40s: Walmart's Sam Walton



When Sam Walton established his first Walmart shop at the age of 44, he was already well-known for his career in the U.S. military and the retail sector.

Walton's first Arkansas store, which opened in 1962, was almost immediately a hit, owing to Walton's idea that people would shop in their own areas if they had the choice of finding reasonable prices locally.

Walmart quickly expanded across the country, even while the economy was struggling. The firm went public in 1976, and by 1985, Walton had been declared the wealthiest person in the United States, a title he despised. Walton died in 1992 at age 74.

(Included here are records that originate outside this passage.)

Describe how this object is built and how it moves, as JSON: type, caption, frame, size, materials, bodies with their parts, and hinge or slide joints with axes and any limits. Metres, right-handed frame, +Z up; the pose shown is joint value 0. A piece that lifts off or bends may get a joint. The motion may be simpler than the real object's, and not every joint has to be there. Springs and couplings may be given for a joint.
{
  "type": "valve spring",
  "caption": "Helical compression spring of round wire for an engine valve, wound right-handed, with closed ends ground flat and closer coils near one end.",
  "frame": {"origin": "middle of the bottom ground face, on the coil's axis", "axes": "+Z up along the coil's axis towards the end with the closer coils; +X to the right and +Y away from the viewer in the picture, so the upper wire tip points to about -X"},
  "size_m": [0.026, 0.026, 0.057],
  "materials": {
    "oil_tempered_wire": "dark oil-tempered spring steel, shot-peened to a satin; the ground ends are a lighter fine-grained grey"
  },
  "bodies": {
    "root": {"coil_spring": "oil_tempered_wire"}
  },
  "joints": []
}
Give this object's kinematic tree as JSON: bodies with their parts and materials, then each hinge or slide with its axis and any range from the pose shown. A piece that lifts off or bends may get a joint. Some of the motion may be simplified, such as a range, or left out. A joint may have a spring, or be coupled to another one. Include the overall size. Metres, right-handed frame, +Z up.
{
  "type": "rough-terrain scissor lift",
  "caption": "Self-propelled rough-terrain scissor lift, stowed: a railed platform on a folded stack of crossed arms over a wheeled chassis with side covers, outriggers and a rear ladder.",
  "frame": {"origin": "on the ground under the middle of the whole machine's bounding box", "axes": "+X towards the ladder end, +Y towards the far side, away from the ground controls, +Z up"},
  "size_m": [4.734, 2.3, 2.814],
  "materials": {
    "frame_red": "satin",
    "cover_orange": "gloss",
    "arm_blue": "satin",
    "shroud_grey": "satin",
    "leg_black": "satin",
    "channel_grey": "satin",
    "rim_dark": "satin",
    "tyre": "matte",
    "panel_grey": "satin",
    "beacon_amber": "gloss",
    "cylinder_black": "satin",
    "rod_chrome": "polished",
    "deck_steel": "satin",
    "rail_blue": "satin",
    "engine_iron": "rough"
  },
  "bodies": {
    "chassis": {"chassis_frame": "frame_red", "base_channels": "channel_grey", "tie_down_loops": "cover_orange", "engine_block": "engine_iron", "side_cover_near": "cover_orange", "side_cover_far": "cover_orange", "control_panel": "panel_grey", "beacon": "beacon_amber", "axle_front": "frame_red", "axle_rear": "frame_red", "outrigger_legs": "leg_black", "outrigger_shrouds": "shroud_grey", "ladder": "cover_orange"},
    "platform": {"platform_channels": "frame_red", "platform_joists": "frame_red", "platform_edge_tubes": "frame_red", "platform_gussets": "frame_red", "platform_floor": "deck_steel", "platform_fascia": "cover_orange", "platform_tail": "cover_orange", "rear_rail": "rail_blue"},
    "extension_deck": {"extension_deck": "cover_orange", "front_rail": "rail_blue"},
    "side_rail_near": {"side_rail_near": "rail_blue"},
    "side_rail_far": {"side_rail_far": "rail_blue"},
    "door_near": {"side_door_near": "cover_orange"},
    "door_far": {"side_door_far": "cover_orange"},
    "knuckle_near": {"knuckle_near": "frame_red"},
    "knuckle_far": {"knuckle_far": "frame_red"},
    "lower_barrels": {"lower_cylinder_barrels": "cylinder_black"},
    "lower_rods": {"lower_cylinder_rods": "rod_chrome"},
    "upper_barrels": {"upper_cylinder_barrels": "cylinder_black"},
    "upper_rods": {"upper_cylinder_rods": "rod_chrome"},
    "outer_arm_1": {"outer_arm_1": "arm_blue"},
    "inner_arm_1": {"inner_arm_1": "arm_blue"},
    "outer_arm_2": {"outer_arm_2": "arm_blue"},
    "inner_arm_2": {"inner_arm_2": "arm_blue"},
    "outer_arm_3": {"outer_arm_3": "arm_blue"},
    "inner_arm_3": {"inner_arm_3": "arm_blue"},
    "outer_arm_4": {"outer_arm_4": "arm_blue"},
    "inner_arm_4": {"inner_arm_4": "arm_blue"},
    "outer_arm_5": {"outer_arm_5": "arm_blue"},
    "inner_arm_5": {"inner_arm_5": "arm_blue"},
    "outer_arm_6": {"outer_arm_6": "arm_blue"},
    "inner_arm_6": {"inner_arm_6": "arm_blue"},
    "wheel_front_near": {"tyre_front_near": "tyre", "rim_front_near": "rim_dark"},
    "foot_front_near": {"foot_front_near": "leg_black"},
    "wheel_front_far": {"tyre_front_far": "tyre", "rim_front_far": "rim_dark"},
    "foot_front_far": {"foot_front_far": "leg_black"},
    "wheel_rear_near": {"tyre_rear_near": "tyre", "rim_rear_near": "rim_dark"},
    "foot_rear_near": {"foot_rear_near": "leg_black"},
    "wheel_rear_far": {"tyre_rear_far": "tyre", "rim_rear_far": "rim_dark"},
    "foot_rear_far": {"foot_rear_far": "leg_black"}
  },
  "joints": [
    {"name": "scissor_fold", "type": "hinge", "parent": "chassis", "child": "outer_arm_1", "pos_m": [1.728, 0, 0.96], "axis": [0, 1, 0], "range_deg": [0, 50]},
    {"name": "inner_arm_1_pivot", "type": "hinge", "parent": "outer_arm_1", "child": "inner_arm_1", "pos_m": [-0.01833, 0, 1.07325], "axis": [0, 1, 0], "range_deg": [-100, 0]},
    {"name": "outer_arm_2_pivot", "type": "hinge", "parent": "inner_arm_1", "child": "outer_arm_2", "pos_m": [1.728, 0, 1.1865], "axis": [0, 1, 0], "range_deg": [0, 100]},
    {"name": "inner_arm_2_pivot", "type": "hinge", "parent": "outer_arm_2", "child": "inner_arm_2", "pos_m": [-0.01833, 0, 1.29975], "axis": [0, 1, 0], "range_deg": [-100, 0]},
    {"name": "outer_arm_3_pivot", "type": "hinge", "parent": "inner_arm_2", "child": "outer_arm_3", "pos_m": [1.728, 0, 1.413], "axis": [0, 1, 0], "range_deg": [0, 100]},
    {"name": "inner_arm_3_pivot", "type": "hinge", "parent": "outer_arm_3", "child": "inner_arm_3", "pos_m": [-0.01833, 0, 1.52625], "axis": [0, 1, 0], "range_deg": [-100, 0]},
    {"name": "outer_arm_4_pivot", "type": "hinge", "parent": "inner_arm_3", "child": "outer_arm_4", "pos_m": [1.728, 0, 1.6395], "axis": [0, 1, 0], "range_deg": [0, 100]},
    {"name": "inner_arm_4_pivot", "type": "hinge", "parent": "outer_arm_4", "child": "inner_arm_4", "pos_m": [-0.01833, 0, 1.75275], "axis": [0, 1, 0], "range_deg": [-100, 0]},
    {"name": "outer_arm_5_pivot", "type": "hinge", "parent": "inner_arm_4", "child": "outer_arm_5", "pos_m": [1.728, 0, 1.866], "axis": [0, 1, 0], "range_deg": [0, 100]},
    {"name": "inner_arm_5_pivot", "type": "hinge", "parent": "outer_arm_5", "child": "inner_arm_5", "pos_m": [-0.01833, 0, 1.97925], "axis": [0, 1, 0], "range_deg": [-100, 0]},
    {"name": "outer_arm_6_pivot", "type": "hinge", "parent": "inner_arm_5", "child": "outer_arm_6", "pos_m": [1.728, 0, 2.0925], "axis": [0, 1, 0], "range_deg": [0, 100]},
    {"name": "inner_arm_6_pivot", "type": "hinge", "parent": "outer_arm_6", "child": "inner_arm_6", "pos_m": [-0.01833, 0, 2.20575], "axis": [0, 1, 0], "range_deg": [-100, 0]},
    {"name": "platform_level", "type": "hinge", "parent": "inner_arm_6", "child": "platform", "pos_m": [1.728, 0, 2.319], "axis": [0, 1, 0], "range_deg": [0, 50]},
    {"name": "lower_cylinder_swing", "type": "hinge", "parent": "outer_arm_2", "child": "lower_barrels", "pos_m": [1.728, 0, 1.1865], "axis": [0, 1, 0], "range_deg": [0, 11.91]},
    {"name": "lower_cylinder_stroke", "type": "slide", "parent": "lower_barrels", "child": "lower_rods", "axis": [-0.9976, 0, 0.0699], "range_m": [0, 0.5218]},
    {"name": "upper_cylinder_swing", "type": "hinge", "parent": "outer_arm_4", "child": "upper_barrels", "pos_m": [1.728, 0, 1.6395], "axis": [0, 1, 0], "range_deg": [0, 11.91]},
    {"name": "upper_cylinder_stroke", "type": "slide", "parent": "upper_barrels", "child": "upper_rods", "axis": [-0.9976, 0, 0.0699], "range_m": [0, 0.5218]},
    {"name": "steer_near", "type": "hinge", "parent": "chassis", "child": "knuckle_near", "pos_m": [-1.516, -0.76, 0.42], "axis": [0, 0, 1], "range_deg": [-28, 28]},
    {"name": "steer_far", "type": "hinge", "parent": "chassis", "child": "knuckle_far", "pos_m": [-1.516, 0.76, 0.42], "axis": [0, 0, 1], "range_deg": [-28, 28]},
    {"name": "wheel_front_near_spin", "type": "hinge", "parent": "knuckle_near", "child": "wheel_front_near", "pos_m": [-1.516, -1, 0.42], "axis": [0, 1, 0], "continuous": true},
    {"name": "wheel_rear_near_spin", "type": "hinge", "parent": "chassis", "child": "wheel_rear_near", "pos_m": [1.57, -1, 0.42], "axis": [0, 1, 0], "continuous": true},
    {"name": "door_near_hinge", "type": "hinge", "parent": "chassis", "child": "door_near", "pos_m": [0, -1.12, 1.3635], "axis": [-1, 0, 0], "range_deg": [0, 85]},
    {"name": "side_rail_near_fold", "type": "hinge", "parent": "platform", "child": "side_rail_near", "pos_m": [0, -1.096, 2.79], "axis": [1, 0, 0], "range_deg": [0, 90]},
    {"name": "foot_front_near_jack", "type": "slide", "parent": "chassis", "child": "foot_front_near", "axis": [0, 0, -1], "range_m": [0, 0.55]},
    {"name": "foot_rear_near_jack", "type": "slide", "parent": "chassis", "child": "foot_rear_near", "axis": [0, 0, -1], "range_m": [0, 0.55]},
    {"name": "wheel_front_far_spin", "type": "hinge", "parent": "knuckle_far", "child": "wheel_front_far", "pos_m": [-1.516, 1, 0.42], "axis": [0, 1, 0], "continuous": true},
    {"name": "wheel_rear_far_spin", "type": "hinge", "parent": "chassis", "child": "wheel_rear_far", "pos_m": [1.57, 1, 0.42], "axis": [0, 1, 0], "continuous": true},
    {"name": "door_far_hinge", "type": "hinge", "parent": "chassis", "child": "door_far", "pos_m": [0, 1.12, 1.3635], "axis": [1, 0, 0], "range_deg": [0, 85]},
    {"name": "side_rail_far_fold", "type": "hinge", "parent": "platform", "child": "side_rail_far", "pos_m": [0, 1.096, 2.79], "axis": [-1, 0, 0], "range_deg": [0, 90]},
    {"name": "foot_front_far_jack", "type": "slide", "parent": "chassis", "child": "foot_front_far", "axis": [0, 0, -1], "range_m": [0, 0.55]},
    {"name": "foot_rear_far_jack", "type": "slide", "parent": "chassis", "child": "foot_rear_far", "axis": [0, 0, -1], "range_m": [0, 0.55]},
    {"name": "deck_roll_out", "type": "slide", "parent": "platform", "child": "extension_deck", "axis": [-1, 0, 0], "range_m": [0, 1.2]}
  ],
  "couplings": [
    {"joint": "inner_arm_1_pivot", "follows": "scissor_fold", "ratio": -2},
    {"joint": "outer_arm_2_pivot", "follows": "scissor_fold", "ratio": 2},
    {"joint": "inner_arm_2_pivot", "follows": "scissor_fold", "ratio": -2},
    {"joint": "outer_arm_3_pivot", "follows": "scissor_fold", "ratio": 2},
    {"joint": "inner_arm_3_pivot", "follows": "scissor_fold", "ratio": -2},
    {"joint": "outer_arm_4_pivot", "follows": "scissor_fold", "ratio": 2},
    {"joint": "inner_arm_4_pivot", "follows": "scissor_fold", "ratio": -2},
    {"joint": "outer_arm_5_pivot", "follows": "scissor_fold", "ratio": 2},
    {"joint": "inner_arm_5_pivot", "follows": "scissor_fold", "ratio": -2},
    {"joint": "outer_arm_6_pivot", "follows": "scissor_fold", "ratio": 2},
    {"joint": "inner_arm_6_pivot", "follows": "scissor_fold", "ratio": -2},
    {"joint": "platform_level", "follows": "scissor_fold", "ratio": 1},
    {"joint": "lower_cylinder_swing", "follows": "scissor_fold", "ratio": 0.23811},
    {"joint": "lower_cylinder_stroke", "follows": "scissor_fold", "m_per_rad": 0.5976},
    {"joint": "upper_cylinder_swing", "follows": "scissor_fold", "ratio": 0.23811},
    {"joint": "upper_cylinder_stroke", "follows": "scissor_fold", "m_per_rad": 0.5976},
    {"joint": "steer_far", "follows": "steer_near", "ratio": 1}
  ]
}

50s: Coca-John Cola's Pemberton



When John Pemberton originally invented the soft drink that is now known as Coca-Cola, he was 54 years old. The former soldier had survived a saber wound to the chest at the Battle of Columbus and was trying to kick a morphine addiction that had developed due to the agony from his injury. He began experimenting with beverage mixtures to replace the medication, hoping to discover a method to get away from it. When temperance laws were enacted in Atlanta in 1886, he produced a nonalcoholic version of his Coca-Cola drink, which was marketed as a fountain drink for five cents a glass.

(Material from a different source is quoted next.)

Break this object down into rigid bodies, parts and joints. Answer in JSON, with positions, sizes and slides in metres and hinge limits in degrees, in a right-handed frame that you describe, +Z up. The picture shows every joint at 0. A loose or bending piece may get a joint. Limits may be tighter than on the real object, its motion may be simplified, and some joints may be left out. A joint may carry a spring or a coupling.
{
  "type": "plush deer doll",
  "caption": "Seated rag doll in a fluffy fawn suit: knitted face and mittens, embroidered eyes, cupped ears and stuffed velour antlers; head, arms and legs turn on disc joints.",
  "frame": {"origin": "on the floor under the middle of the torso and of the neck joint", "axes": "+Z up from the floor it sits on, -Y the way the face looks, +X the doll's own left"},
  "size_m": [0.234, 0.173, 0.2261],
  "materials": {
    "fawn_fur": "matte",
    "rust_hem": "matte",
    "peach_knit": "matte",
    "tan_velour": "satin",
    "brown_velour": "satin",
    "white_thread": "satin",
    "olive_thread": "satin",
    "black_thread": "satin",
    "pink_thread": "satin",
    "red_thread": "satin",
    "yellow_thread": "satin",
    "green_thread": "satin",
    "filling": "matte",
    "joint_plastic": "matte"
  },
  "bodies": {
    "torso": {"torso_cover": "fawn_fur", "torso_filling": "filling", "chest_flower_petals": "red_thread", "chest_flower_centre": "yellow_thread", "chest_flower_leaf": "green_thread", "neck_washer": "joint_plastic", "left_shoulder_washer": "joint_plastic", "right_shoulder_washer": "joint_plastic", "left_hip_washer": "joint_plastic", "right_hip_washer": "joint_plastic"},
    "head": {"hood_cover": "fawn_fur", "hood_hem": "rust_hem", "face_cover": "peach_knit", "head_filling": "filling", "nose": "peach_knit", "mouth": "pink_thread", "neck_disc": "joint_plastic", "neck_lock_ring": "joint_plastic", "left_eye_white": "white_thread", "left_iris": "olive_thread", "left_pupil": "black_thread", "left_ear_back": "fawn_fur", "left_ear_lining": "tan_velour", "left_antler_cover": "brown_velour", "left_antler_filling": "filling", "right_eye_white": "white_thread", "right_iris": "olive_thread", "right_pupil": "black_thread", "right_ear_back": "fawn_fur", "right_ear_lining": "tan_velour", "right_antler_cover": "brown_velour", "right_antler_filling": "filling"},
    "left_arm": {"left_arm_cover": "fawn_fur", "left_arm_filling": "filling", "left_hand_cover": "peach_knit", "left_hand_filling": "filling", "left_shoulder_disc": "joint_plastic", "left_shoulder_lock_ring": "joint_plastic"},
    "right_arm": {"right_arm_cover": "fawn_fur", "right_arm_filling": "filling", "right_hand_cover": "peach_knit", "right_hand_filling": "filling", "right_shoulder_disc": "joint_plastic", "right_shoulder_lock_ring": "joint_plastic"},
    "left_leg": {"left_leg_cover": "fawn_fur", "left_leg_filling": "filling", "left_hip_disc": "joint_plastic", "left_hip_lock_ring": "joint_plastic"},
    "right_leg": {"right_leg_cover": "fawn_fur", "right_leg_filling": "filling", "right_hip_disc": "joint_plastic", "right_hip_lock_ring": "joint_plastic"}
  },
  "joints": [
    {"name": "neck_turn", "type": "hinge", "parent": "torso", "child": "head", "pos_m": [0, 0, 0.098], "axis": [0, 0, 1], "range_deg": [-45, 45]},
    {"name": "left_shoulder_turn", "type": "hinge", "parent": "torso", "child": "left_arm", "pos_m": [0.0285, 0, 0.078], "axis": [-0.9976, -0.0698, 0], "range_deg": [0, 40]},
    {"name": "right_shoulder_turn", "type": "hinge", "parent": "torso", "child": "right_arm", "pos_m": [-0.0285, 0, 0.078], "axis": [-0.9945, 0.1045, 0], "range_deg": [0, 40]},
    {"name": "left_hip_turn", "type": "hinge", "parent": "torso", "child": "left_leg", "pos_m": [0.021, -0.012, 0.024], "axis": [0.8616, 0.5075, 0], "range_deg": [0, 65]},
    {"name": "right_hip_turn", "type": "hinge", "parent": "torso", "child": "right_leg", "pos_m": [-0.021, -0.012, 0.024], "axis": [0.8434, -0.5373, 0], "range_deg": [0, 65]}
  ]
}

Pemberton died just two years later; thus, he never experienced his beverage's tremendous popularity. He sold his company's shares to Asa Candler before he died, who went on to build the soft drink business into a market titan.

60s: IBM's Charles R. Flint



It's difficult to believe that someone born in 1850 could have founded the Computing-Tabulating-Recording Company, eventually becoming IBM. Sixty-one-year-old founder Charles R. Flint had a long and illustrious career in business, even working with the Wright Brothers to sell their patents and planes worldwide.

The International Time Recording Company, the Computing Scale Company and the Tabulating Machine Company merged in 1911, and Flint managed the transaction.

Three years later, Thomas J. Watson Sr. was named general manager of IBM, and the phrase "Think" was coined. Flint was on the board of directors of International  Business Machines (IBM) from 1924 to 1930.